Significantly, the document praises Deng for saving the CCP from the plight of the Soviet Union. ‘The late 1980s and early 1990s witnessed the demise of the Soviet Union and the drastic changes in Eastern European countries.’ In a veiled reference to the unmentionable Tiananmen Square protests, the history adds: ‘In the late spring and early summer of 1989, a severe political disturbance took place in China as a result of the international and domestic climates of the time, and was egged on by hostile anti-communist and anti-socialist forces abroad. With the people’s backing, the party and the government took a clear stand against the turmoil, defending China’s socialist state power and safeguarding the fundamental interests of the people.’

Avoiding the fate of the Soviet Union remains the fixation of the Chinese leadership. Whether Xi actually believes that his leadership is now critical to the existence of a Marxist-Leninist ideological movement or it is simply a means to maintaining the power of the CCP elite is moot. His writings suggest both. Last year, the CCP published a new book, Questions and Answers on the Study of Xi Jinping Thought on Socialism with Chinese Characteristics for a New Era, in which Xi asserted that communism would triumph in the struggle with bourgeois democracy. The world, in his view, is a ‘competition of two ideologies and two social systems.’ While many in the West continue to debate whether we are engaged in a new Cold War, Xi is prosecuting it.
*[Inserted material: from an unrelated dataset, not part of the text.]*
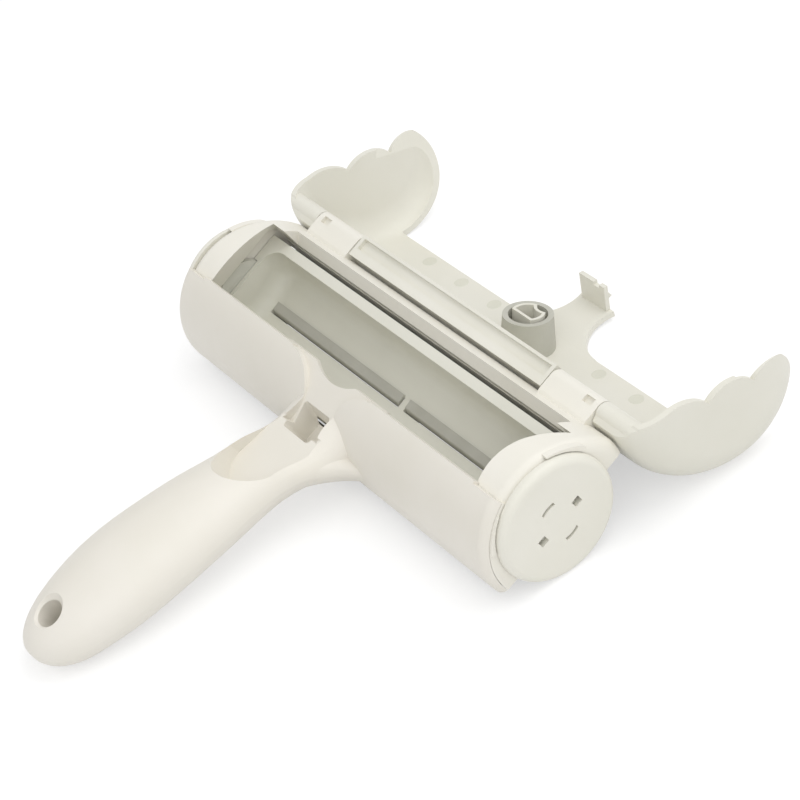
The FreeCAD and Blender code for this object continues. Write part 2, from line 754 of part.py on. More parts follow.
def wing_underside():
    """Everything below the scalloped lower edge of the wings and the hinge side of the lid."""
    x = -far / 3
    low = -far / 10
    toe_z = wing_toe[1]
    neck_top = (hinge_y + wing_heel_in[0], hinge_z - barrel_radius - wing_heel_in[1])
    neck_bow = (hinge_y - wing_neck_bow[0], wing_neck[1] + wing_neck_bow[1])
    heel = (hinge_y + wing_heel[0], hinge_z + wing_heel[1])
    edges = [
        line(x, (far / 6, heel[1]), heel),
        line(x, heel, neck_top),
        arc(x, neck_top, neck_bow, wing_neck),
        arc(x, wing_neck, wing_bows[0], wing_notch_1),
        arc(x, wing_notch_1, wing_bows[1], wing_notch_2),
        arc(x, wing_notch_2, wing_bows[2], wing_tip),
        arc(x, wing_tip, wing_bows[3], wing_toe),
        line(x, wing_toe, (-far / 8, toe_z)),
        line(x, (-far / 8, toe_z), (-far / 8, low)),
        line(x, (-far / 8, low), (far / 6, low)),
        line(x, (far / 6, low), (far / 6, heel[1])),
    ]
    return swept(edges, 2 * far / 3)


def middle_block():
    """Bar of the lid between the frame's eyes, with a shallow channel in its upper side."""
    y0, z1 = block_corner
    floor = z1 - block_groove
    corners = [(y0, z1), (barrel_radius, z1), (barrel_radius, -barrel_radius), (-barrel_radius, -barrel_radius)]
    block = prism(corners, -block_half, block_half)
    block = block.cut(box(-block_half + block_end_wall, block_half - block_end_wall,
                          y0 + block_near_wall, barrel_radius - block_far_wall, floor, far))
    block.rotate(V(0, 0, 0), V(1, 0, 0), lid_open_angle)
    block.translate(at(0, hinge))
    return block


def lid_arm():
    """Hinge eye at the root of a wing, no wider than the wing's outside."""
    eye = rod(hinge, barrel_radius, knuckle_outer + knuckle_gap, arm_end)
    return eye.common(lid_blank(0))


def lid_hook():
    """Latch wall at the end of the tab, with a barb on its outer side."""
    wall = box(-hook_half, hook_half, -tab_length, -tab_length + hook_wall,
               -lid_wall - hook_depth, -lid_wall + 0.5)
    x0, x1 = 1.2 + hook_notch, hook_half
    y = -tab_length
    z = -lid_wall - hook_depth
    corners = [V(x0, y + 0.4, z + 2.0), V(x0, y - barb_reach, z + 4.6), V(x0, y + 0.4, z + 5.4)]
    barb = Part.Face(Part.makePolygon(corners + corners[:1])).extrude(V(x1 - x0, 0, 0))
    notch = box(1.2, 1.2 + hook_notch, y - 1, y + hook_wall + 1, z - 1, z + 1.4)
    hook = wall.fuse(barb).cut(notch)
    hook.rotate(V(0, y, -lid_wall), V(1, 0, 0), -hook_tilt)
    return on_tab(hook)


def button_axis():
    return V(0, button_y, 0)


def lid_top_z():
    """Height of the lid's outside over the push button."""
    return lid_centre[1] + math.sqrt(lid_radius ** 2 - (button_y - lid_centre[0]) ** 2)


def stem_section(radius, flat, growth, z0, z1):
    """Round bar with a flat side and a hollow side, upright in the lid."""
    bar = Part.makeCylinder(radius, z1 - z0, button_axis() + V(0, 0, z0))
    slab = box(-far, far, button_y + flat, far, z0 - 1, z1 + 1)
    x, y, bite = stem_bite
    hollow = Part.makeCylinder(bite - growth, z1 - z0 + 2, button_axis() + V(x, y, z0 - 1))
    return bar.cut(slab).cut(hollow)


def make_lid():
    """Curved lid with its two wings, latch tab, hinge parts and button well: one moulding."""
    outer = lid_blank(0)
    inner = lid_blank(lid_wall)
    shell = outer.cut(inner)
    shell = shell.cut(front_trim(-far / 4, far / 4).common(front_of_edge(wing_trim_gap)))
    shell = shell.cut(wing_underside())
    rear_low = box(-knuckle_outer - knuckle_gap, knuckle_outer + knuckle_gap, hinge_y - 8, far / 4,
                   -far / 10, lid_rear_cut_z)
    shell = shell.cut(rear_low)
    arms = both_ends(lid_arm())
    well_top = lid_top_z()
    well = Part.makeCylinder(button_radius + button_gap + well_wall, well_depth,
                             button_axis() + V(0, 0, well_top - well_depth))
    tab = on_tab(tab_plan(-2.5, tab_length, 0, -lid_wall, 0))
    lid = shell.fuse([tab, lid_hook(), well.common(outer)] + arms)
    for sweep in both_ends(rod(hinge, knuckle_sweep, knuckle_inner - knuckle_gap,
                               knuckle_outer + knuckle_gap)):
        lid = lid.cut(sweep)
    lid = lid.fuse(middle_block())
    clear = button_radius + button_gap
    lid = lid.cut(Part.makeCylinder(clear, far / 10, button_axis()
                                    + V(0, 0, well_top - well_depth + button_floor)))
    lid = lid.cut(stem_section(stem_radius + stem_gap, stem_flat + stem_gap, stem_gap, 10, far / 8))
    for bore in both_ends(rod(hinge, pin_radius + pin_fit, pin_inner - 1, pin_outer + 0.5)):
        lid = lid.cut(bore)
    return max(lid.Solids, key=lambda solid: solid.Volume)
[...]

This has a contemporary relevance in relation to Russia. Many commentators have concluded that the recent Russia-China pact in which the two asserted that the ‘friendship between the two States has no limits’ constitutes a new threatening bloc against the West. However, it would be hasty to conclude for example that this means an imminent invasion of Taiwan. The pact is one of convenience, with each leader likely to judge its applicability according to self-interest, as the mixed messages from Beijing about the Russian invasion of Ukraine attest. Pacts between totalitarian regimes are inherently unstable, partially because of the absence of trust born of decades of internal struggles to attain and maintain power.